La invasión colateral de Georgia

Brais Suárez
Brais Suárez TBILISI

INTERNACIONAL

B. Suárez

Escapando de la guerra, decenas de miles de rusos opositores se instalan en Tbilisi o Batumi, donde la población muestra cada vez más rechazo

25 sep 2023 . Actualizado a las 05:00 h.

La cena, de larga digestión, y los vinos caseros, de infinita variedad, se prestan a alargar la sobremesa hasta bien entrada la noche. En este apartado restaurante de la localidad georgiana de Gori, conocida por haber visto nacer a Stalin, solo queda su dueño, Georgi. En una oscuridad impenetrable, me enseña su finca y sus viñas hasta llegar a un montón de hierros: «Mira, aquí conservé la metralla rusa que en el 2008 nos voló el tejado y mató a ocho vecinos». Algunas fachadas todavía conservan los agujeros de bala, producto de la guerra que ambos países libraron por Abjasia y Osetia del Sur, y que mantiene estos territorios bajo el control de facto de Moscú. «Rusia ocupa el 20 % de nuestro país», me recuerda Georgi, quien, tras la guerra, dejó su escaño de concejal y abrió este restaurante: «Ahora hablo cada semana con decenas de personas de todo el mundo», dice, aludiendo al repunte turístico de Georgia. «Entre ellos, muchísimos rusos… y no tengo nada en su contra, pero algunos deberían tener más tacto y no pensar que continúan en su país».

Desde el inicio de la invasión de Ucrania, pero especialmente desde la movilización parcial decretada en septiembre del 2022, decenas de miles de rusos se mudaron a los países vecinos.

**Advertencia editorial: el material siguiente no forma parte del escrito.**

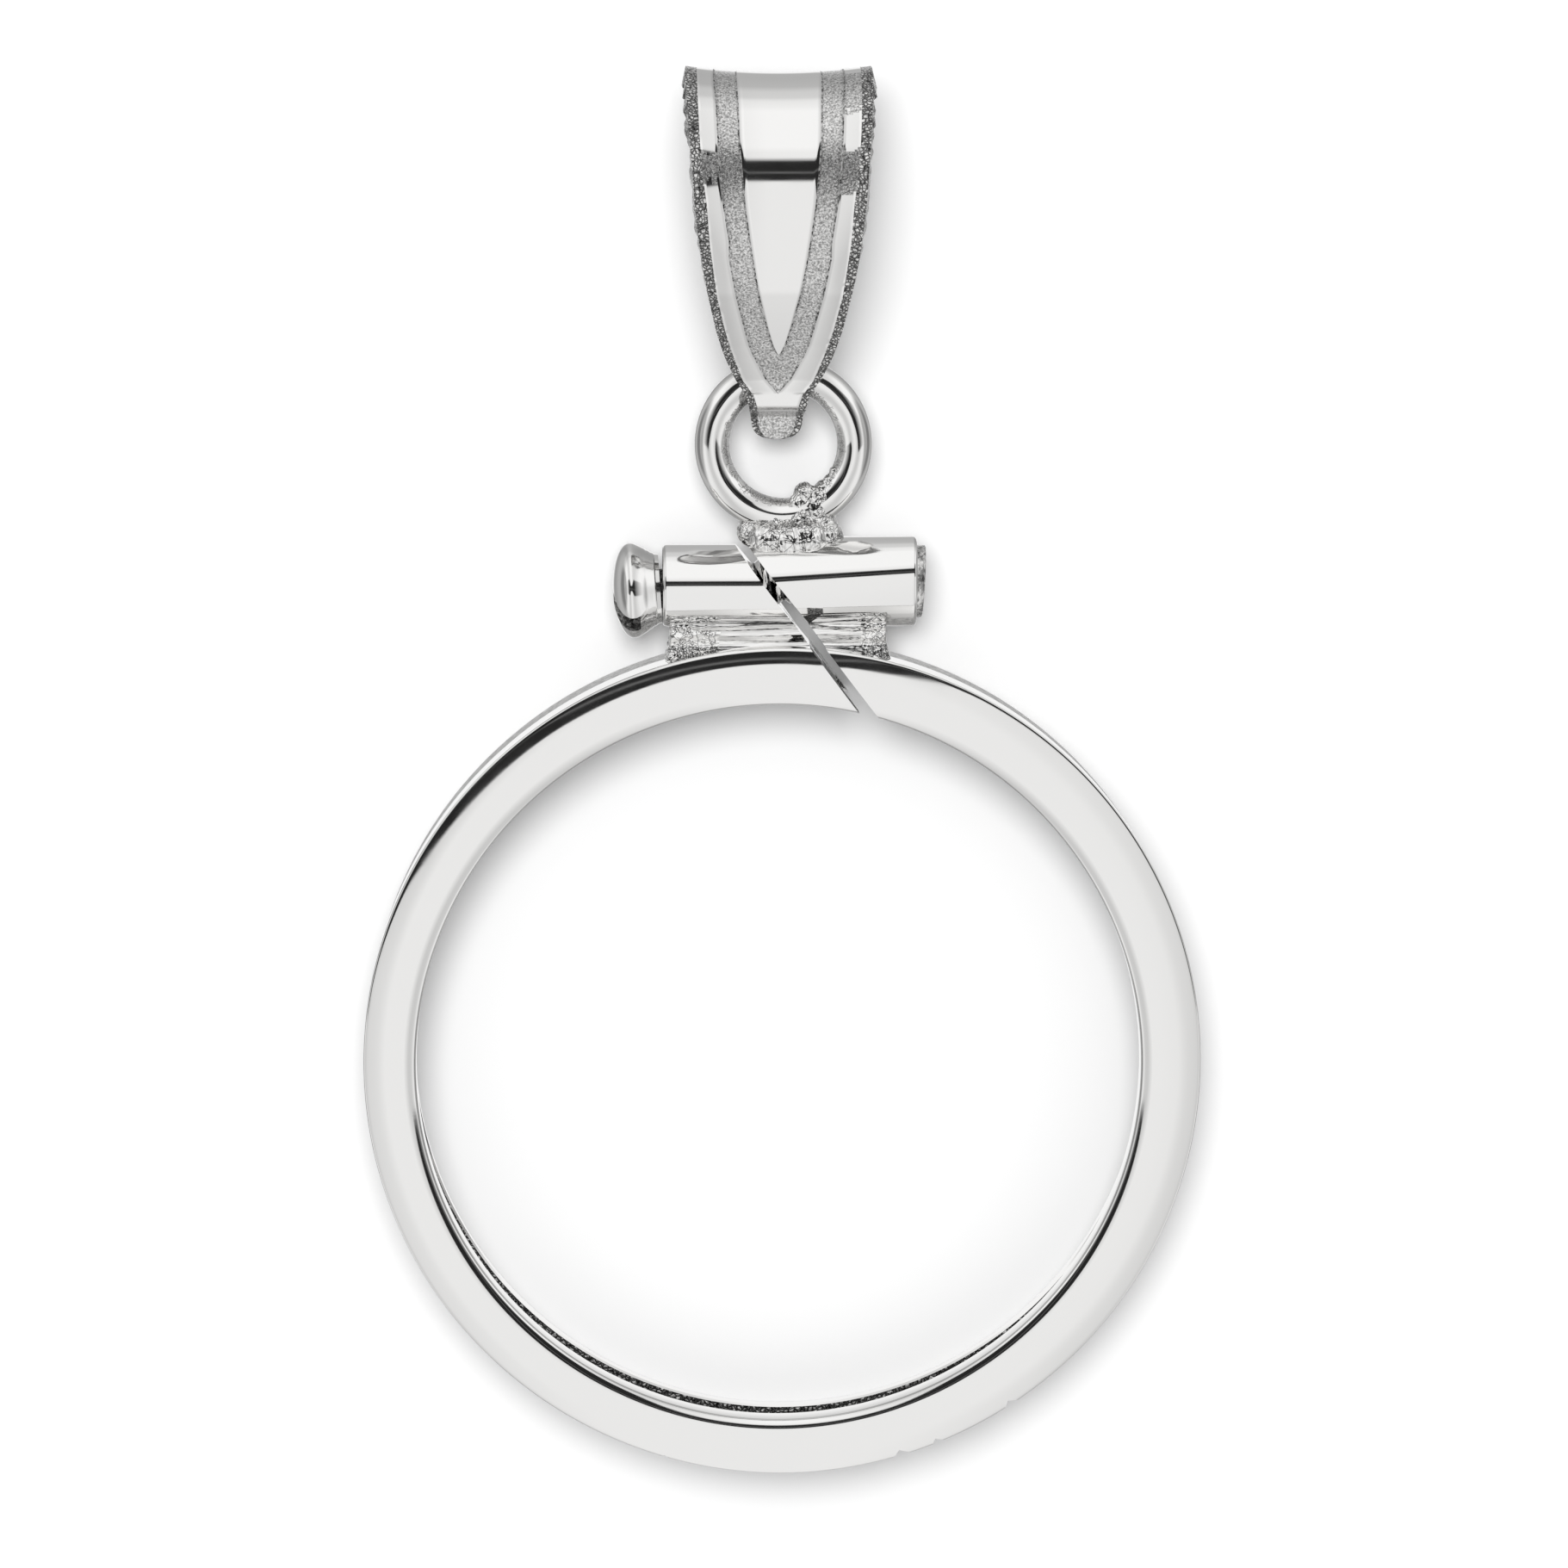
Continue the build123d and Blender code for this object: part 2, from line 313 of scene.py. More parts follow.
# %% Polished metal
def polished_metal(name, roughness=(0.04, 0.08), wave=0.0012, wave_size=1.6, scratch=0.00006):
    """Buffed bright, with the slow waves of hand polishing and hair-thin wipe marks."""
    material, tree, shader = start_material(name)
    here = object_place(tree)
    wiped = object_place(tree, stretch=(0.6, 14, 14), turn=0.6)
    tree.links.new(spread(tree, grain(tree, here, 0.7), *roughness), shader.inputs["Roughness"])
    waves = bump(tree, grain(tree, here, wave_size, detail=0.5), wave)
    marks = bump(tree, grain(tree, wiped, 1.0, detail=1.0), scratch, before=waves)
    tree.links.new(marks, shader.inputs["Normal"])
    return material


polished = polished_metal("polished_metal")
wire_polish = polished_metal("drawn_wire", roughness=(0.04, 0.10), wave=0.007, wave_size=0.5)
screw_polish = polished_metal(
    "screw_metal_polish", roughness=(0.06, 0.14), wave=0.003, wave_size=0.5, scratch=0.0004)

# %% [markdown]
# Sawn, cast and pressed faces are not polished. Noise in two sizes makes them uneven, and the colour
# is darkened in the pits as painted shade, for the light that the real metal traps there and a bump
# alone would let out.

# %% Rough finishes
# The numbers of a Map Range node's sockets when it maps a vector
VALUE, FROM_LOW, FROM_HIGH, TO_LOW, TO_HIGH = range(6, 11)


def paint_pit_shade(tree, shader, height, pits, tops, dark, light):
    """Painted shade in the pits: the colour times dark at pits or less, times light at tops or more."""
    shade = add_node(tree, "ShaderNodeMapRange", data_type="FLOAT_VECTOR")
    shade.inputs[FROM_LOW].default_value = (pits, pits, pits)
    shade.inputs[FROM_HIGH].default_value = (tops, tops, tops)
    shade.inputs[TO_LOW].default_value = [dark * part for part in METAL_WHITE[:3]]
    shade.inputs[TO_HIGH].default_value = [light * part for part in METAL_WHITE[:3]]
    tree.links.new(height, shade.inputs[VALUE])
    tree.links.new(shade.outputs["Vector"], shader.inputs["Base Color"])


def rough_metal(name, size, depth, roughness, dark, light=1.0, stretch=(1, 1, 1)):
    """A pitted or grainy finish: lumps of one size, a finer grain on them, and painted shade in the pits."""
    fine = 0.3
    material, tree, shader = start_material(name)
    here = object_place(tree, stretch)
    height = grain(tree, here, size, detail=3.0, roughness=0.6)
    paint_pit_shade(tree, shader, height, 0.36, 0.62, dark, light)
    lumps = bump(tree, height, depth)
    grit = bump(tree, grain(tree, here, size * fine), depth * fine, before=lumps)
    tree.links.new(grit, shader.inputs["Normal"])
    tree.links.new(spread(tree, grain(tree, here, size * 2), *roughness), shader.inputs["Roughness"])
    return material


# In each finish, dark is how far the painted shade darkens the colour in the pits.
sand_wall = rough_metal("sand_cast_wall", 0.09, 0.02, (0.30, 0.50), dark=0.55)
flowed_solder = rough_metal("flowed_solder", 0.10, 0.006, (0.05, 0.12), dark=0.70, stretch=(0.08, 1, 1))
sawn_end = rough_metal("sawn_end", 0.08, 0.03, (0.15, 0.30), dark=0.25, stretch=(1, 0.3, 1))
# The slot is darkened almost to black in its pits: painted shade in the recess.
sawn_slot_painted_shade = rough_metal("sawn_slot_painted_shade", 0.07, 0.02, (0.12, 0.25), dark=0.02, light=0.9)
# Painted shade: nearly black, for the gap between the screw's neck and the tube, where light can't reach.
gap_painted_shade = rough_metal("painted_shade_in_gap", 0.08, 0.04, (0.30, 0.50), dark=0.01, light=0.35)
# The satin bands are painted darker than the polish: painted shade for the light lost in their pits.
satin = rough_metal("satin_band", 0.042, 0.008, (0.08, 0.18), dark=0.28)
# The borders of the satin bands are painted near black in their pits: painted shade in the step at each
# border.
pitted_border_painted_shade = rough_metal("pitted_border_painted_shade", 0.07, 0.02, (0.25, 0.40), dark=0.0, light=0.85)
print("finishes so far", len(bpy.data.materials))

# %% [markdown]
# Solder and struck edges are packed grains with cracks between them, darkened with painted shade. A
# Voronoi texture's distance to the nearest edge gives both: a crack where it is small, and a hump where
# it is large.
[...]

Georgia es uno de los que más nota esta afluencia de exiliados, a los que se añade el turismo ruso desde mayo, cuando se retomaron los vuelos comerciales entre ambos países.

«En el último año, los precios de la vivienda y del ocio se dispararon en ciudades como Batumi o Tbilisi», explican ya en la capital, que parece una recreación del centro de Moscú o San Petersburgo: infinidad de cafés, tiendas, bares y servicios están creados por y para rusos, siguiendo sus tendencias. Dentro, el ambiente es extraño, una mezcla de nostalgia, optimismo y desubicación. «Cada vez que salgo de Georgia, no sé si me dejarán volver», comenta un exprofesor universitario, preocupado por que Tbilisi ceda a presiones de Moscú y revoque su visado. Un diseñador añade: «Sabemos que nos están vigilando y nos escuchan en todas partes; ya se ha visto que es peligroso» (se refiere al presunto envenenamiento de la periodista Irina Babloyan).

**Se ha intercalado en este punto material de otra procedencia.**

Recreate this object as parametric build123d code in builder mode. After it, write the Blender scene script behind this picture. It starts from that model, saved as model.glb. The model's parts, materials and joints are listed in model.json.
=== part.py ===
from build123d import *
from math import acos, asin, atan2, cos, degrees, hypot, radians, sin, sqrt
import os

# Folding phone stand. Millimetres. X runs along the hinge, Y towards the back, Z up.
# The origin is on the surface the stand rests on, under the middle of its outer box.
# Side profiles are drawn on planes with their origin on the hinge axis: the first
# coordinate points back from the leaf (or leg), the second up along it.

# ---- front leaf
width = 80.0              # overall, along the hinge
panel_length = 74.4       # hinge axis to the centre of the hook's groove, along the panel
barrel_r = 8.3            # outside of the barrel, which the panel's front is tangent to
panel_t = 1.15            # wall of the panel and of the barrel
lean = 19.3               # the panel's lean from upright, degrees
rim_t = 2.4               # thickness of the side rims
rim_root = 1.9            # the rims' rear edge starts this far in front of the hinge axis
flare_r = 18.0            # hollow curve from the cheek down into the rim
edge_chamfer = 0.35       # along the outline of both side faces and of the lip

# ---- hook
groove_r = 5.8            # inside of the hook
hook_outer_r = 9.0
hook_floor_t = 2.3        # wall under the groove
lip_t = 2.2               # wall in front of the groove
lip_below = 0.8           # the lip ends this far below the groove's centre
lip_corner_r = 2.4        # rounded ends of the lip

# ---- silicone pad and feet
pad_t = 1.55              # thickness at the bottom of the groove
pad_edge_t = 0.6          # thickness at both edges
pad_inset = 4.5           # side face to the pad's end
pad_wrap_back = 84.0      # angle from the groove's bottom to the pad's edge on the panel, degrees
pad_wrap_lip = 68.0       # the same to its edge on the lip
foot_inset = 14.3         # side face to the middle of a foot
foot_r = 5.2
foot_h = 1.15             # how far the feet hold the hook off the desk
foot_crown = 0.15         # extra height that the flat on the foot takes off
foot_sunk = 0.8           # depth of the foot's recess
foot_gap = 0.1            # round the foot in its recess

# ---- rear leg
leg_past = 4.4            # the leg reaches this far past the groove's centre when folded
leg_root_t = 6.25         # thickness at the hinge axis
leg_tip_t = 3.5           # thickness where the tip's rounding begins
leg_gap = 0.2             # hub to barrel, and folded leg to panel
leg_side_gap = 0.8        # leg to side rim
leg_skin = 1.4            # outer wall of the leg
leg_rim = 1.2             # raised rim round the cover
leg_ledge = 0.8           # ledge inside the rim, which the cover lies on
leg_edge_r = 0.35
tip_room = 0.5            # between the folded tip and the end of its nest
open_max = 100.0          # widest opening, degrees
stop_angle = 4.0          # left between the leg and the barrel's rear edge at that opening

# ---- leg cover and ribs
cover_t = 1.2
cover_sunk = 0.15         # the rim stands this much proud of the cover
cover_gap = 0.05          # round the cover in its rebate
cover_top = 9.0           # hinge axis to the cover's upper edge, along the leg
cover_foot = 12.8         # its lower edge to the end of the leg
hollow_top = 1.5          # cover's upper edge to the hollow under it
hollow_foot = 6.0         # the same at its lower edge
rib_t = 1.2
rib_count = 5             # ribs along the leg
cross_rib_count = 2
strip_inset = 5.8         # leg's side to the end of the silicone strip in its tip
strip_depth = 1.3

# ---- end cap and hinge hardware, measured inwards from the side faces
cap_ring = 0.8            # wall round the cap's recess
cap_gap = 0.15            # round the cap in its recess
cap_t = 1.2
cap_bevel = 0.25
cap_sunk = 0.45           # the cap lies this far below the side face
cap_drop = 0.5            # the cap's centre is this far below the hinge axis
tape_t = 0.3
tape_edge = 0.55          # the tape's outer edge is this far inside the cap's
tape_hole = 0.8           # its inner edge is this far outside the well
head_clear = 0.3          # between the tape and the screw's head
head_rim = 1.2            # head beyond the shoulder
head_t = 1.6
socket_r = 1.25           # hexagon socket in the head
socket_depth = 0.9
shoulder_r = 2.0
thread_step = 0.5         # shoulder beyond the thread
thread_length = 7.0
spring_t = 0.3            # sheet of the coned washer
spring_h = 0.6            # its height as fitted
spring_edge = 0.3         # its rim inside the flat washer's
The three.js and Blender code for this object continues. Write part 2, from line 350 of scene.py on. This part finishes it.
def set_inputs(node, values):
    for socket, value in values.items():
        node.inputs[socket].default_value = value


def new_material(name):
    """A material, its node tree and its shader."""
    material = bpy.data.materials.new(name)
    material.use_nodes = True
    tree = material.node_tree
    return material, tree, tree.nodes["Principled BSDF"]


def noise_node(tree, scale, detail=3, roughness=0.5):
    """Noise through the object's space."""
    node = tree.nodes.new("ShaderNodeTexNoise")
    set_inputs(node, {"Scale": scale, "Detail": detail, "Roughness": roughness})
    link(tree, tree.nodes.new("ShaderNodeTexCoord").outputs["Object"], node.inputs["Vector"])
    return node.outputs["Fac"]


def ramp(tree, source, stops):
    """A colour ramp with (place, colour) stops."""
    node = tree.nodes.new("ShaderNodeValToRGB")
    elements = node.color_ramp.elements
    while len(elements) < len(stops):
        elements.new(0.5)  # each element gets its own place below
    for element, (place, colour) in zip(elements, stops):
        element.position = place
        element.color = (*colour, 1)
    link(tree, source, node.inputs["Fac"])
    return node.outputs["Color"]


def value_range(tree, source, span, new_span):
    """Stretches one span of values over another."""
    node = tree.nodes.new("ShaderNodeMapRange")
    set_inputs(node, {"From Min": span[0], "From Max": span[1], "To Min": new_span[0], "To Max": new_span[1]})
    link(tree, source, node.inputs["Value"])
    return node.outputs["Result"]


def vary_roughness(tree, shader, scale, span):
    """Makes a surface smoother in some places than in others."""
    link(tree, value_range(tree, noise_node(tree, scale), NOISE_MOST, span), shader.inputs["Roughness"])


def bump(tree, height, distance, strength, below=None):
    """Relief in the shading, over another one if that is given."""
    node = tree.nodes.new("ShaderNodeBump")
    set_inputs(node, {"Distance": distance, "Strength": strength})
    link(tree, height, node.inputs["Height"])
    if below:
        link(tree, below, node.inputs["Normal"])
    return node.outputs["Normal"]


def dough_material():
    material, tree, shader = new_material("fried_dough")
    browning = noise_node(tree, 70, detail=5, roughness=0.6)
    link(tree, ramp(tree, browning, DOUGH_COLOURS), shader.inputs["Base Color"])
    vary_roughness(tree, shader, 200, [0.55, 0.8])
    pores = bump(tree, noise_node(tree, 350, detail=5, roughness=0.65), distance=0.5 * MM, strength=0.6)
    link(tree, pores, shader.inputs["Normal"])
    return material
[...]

Los exiliados rusos tratan de entender cómo integrarse aquí con respeto y responsabilidad.

Reconocen que, a diferencia de ellos, también son muchos sus compatriotas que, sin poder ir a Europa, viajan por el Cáucaso meridional con una actitud de superioridad y desprecio. Y, ya sea a causa de ellos o de la inercia soviética, el ruso sigue siendo el idioma más útil para moverse por la región. Esa omnipresencia lingüística parece reflejarse incluso en el urbanismo heredado de la Rusia zarista o de las distintas etapas de la URSS: edificios ya desconchados, a menudo despreciados, pero que moldean los paisajes urbanos.

La presencia económica y diplomática rusa sigue siendo enorme y, en el plano político, su imperialismo e influencia determinan la postura de las ramas más liberales georgianas, que se definen por su oposición a Moscú.

Esta aversión está cada vez más extendida, como se percibe en pintadas por todo el país: «Fuck Ruzzia» o «Muerte a los rusos» son frases que abundan en los muros de Tbilisi. Algunos incidentes aislados lo recalcan: en agosto, el público abandonó un concierto de The Strokes después de que su cantante reivindicara la hermandad de rusos y georgianos. Y en el insigne club Basiani, que se proclama como abanderado de la multiculturalidad, niegan la entrada a ciudadanos rusos.

No deja de ser paradójico que el imperialismo ruso, con sus más crudas expresiones en las guerras de Ucrania o Georgia, haya provocado también, con una especie de efecto rebote, esta enorme influencia cultural en capitales como Tbilisi o Ereván, que acogen a los jóvenes más formados y pudientes de Rusia.